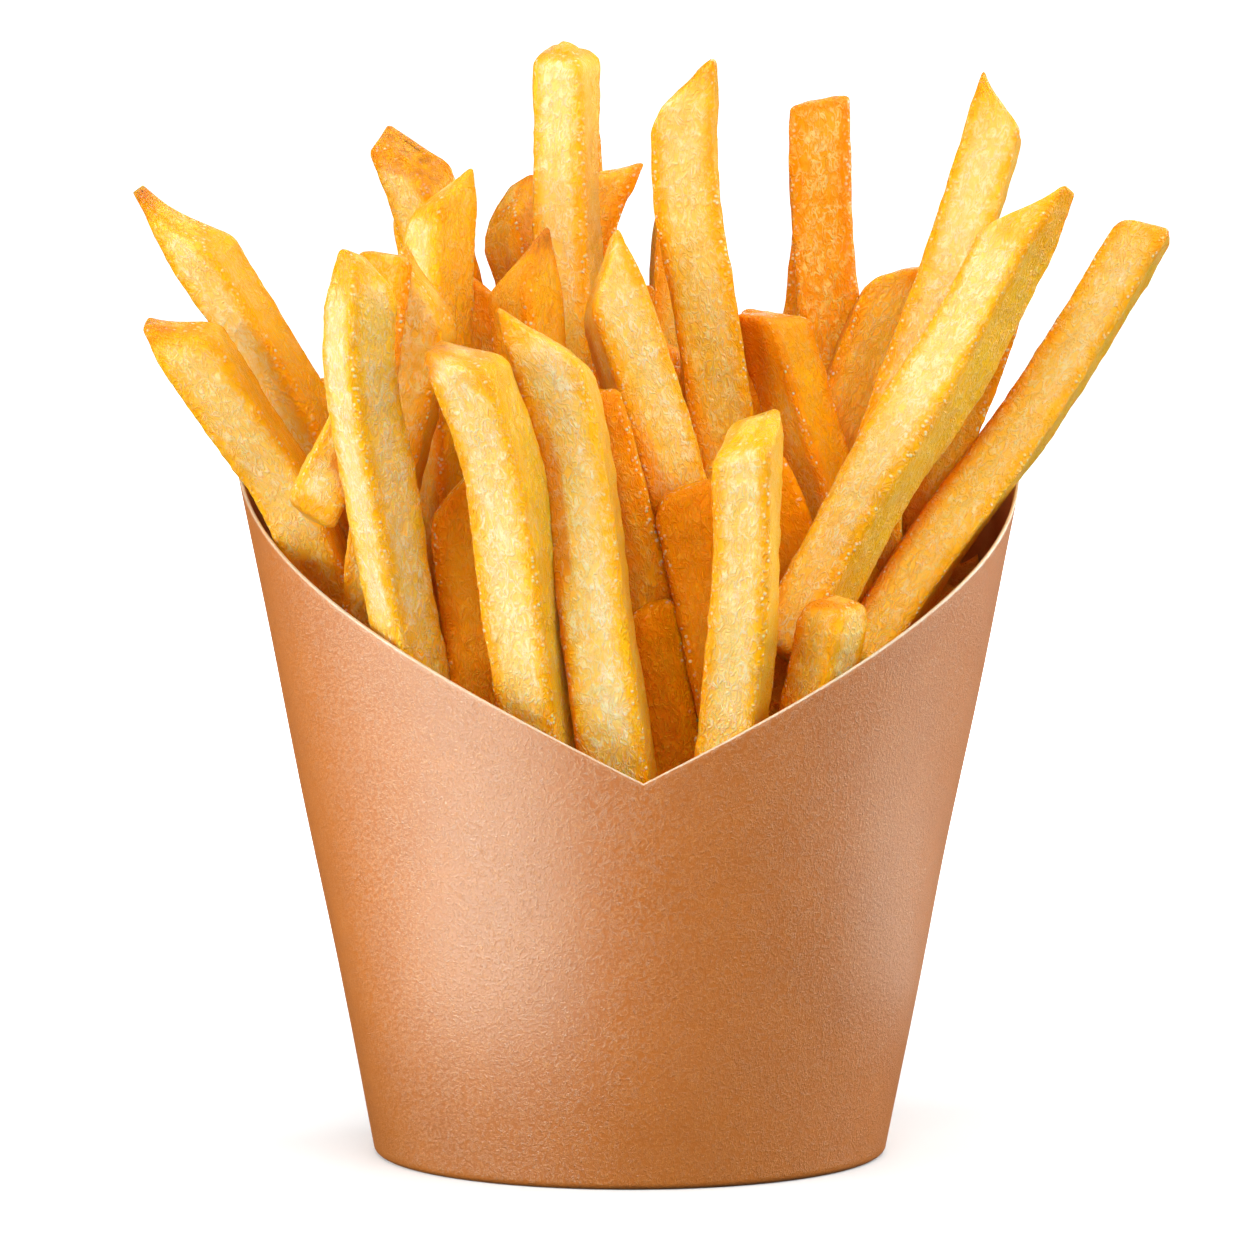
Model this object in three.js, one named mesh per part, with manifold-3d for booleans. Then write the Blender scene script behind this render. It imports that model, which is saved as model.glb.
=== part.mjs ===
// A paperboard scoop cup with a V cut in its front rim, heaped with thick-cut french fries.
// Millimetres, +Z up, the V faces -Y. Places are measured from the cup's axis at the table,
// and the finished group is moved so that its origin is under the middle of the whole.
import * as THREE from 'three';
import { mergeVertices } from 'three/addons/utils/BufferGeometryUtils.js';
import Module from 'manifold-3d';

// the cup: a cone of board, rolled under at the foot
const footRadius = 36;
const flarePerMm = 0.197;
const boardThick = 0.6;
const rimFront = 57.2;
const rimBack = 99.5;
const rimClimbPerDegree = 0.43;
const rimBlend = 1.6;
const vTurn = 2.2;
const columnStep = 5;

// the glued overlap at the back
const seamEdge = 187;
const seamWidth = 12;
const seamEase = 12;
const seamCut = 0.3;

// the rolled foot and the recessed base disc that it grips
const hemHeight = 6;
const slotWidth = 1.1;
const fit = 0.3;
const discThick = 0.5;
const discTop = 8.5;
const skirtFoot = 1;

// the solid heap that the fries stand in
const heapFoot = discTop + fit;
const heapFront = 50;
const heapMiddle = 85;
const heapColumns = 30;

// a fry: a square stick with its long edges rounded off
const edgeRound = 0.16;
const frySteps = 5;

const kraftBoard = new THREE.MeshStandardMaterial({ color: 0xd9a378, roughness: 0.8, metalness: 0 });
const plainBoard = new THREE.MeshStandardMaterial({ color: 0xcf9a70, roughness: 0.85, metalness: 0 });
const friedPotato = new THREE.MeshStandardMaterial({ color: 0xf0b84a, roughness: 0.5, metalness: 0 });

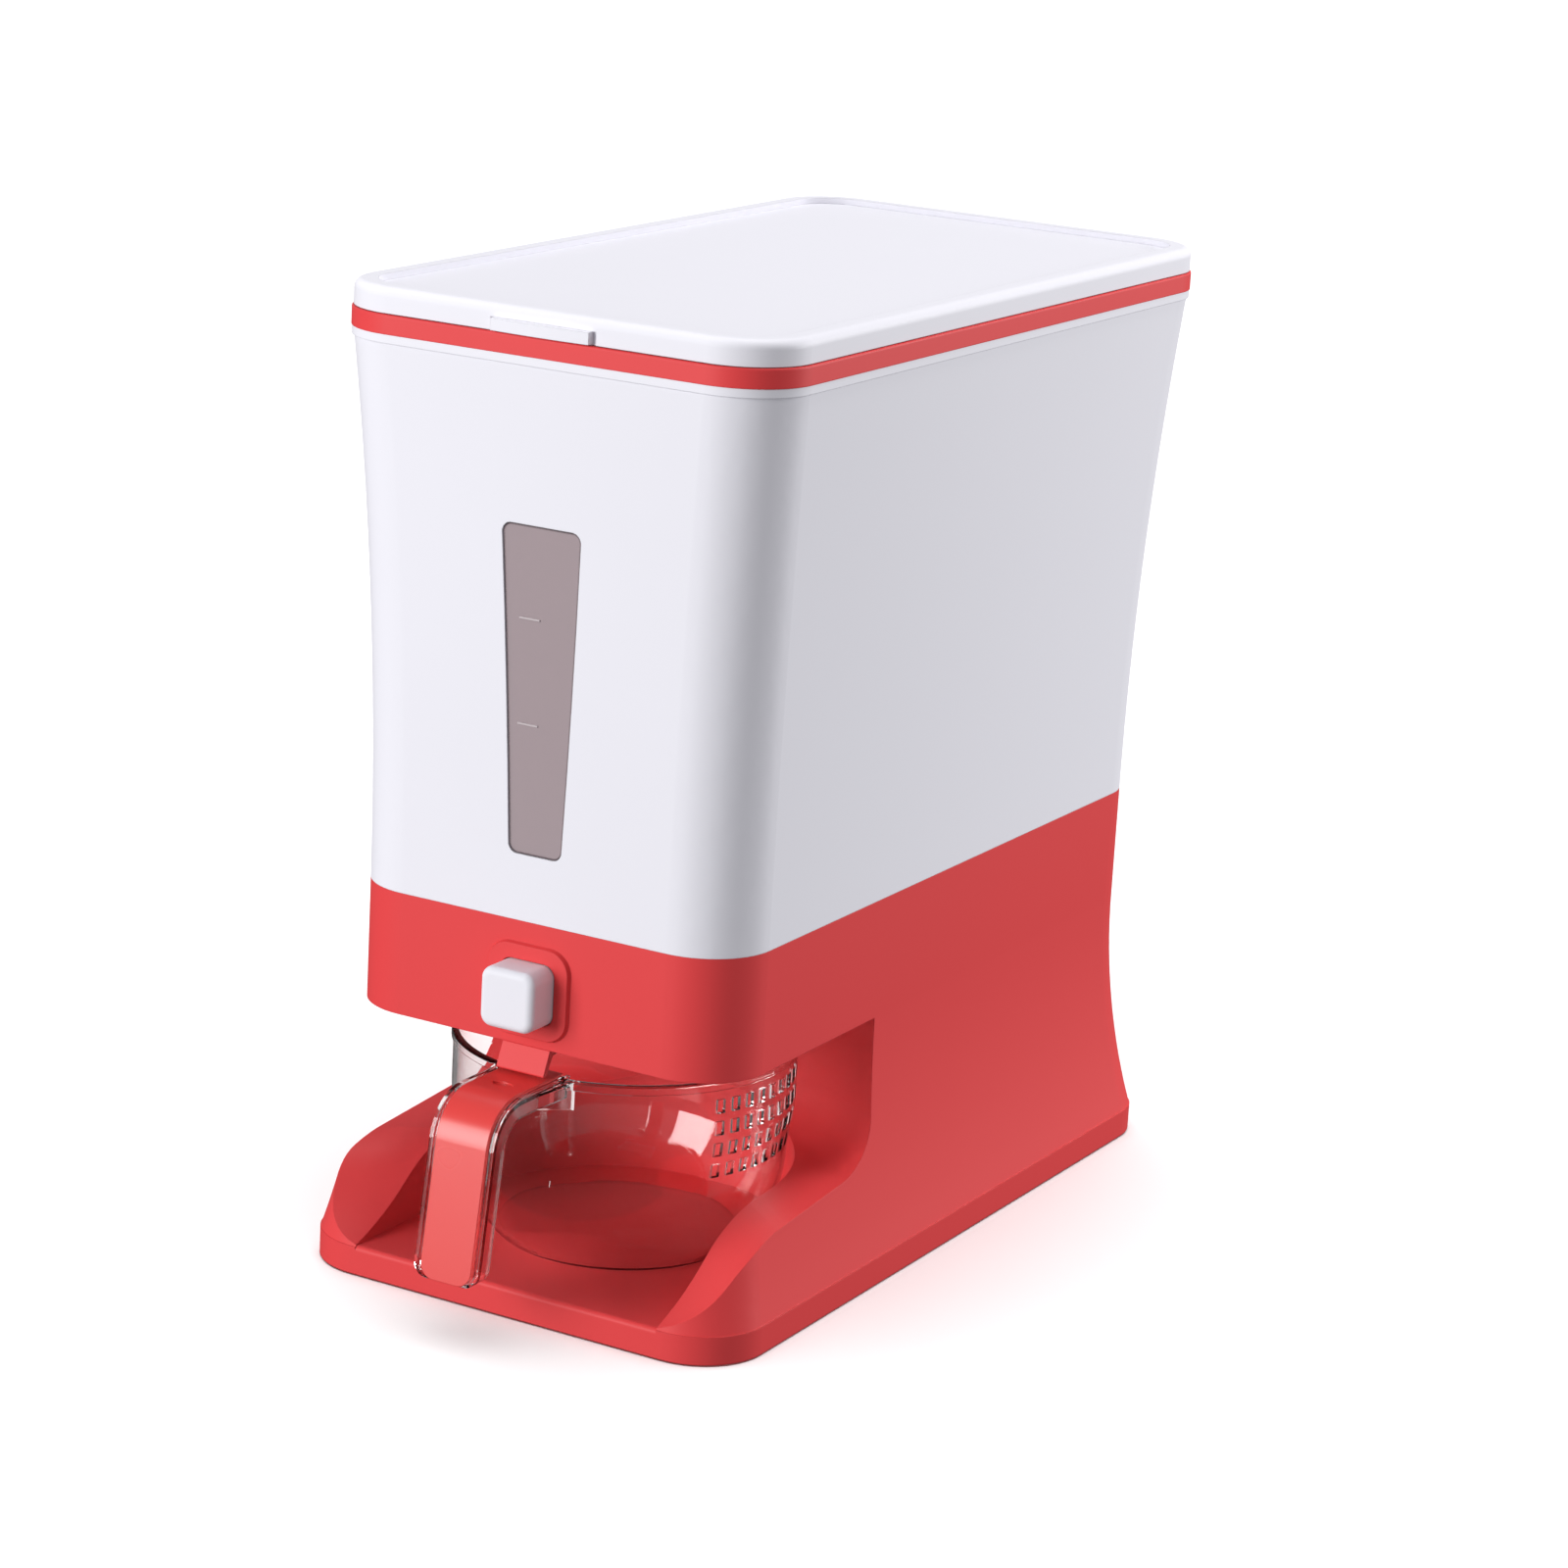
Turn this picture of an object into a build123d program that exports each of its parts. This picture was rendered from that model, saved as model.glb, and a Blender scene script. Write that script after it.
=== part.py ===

▶ Work required:
Search the preceding listing for "Blender" and extract every line where it is found.

▶ Task answer:
Model this object in three.js, one named mesh per part, with manifold-3d for booleans. Then write the Blender scene script behind this render. It imports that model, which is saved as model.glb.
Turn this picture of an object into a build123d program that exports each of its parts. This picture was rendered from that model, saved as model.glb, and a Blender scene script. Write that script after it.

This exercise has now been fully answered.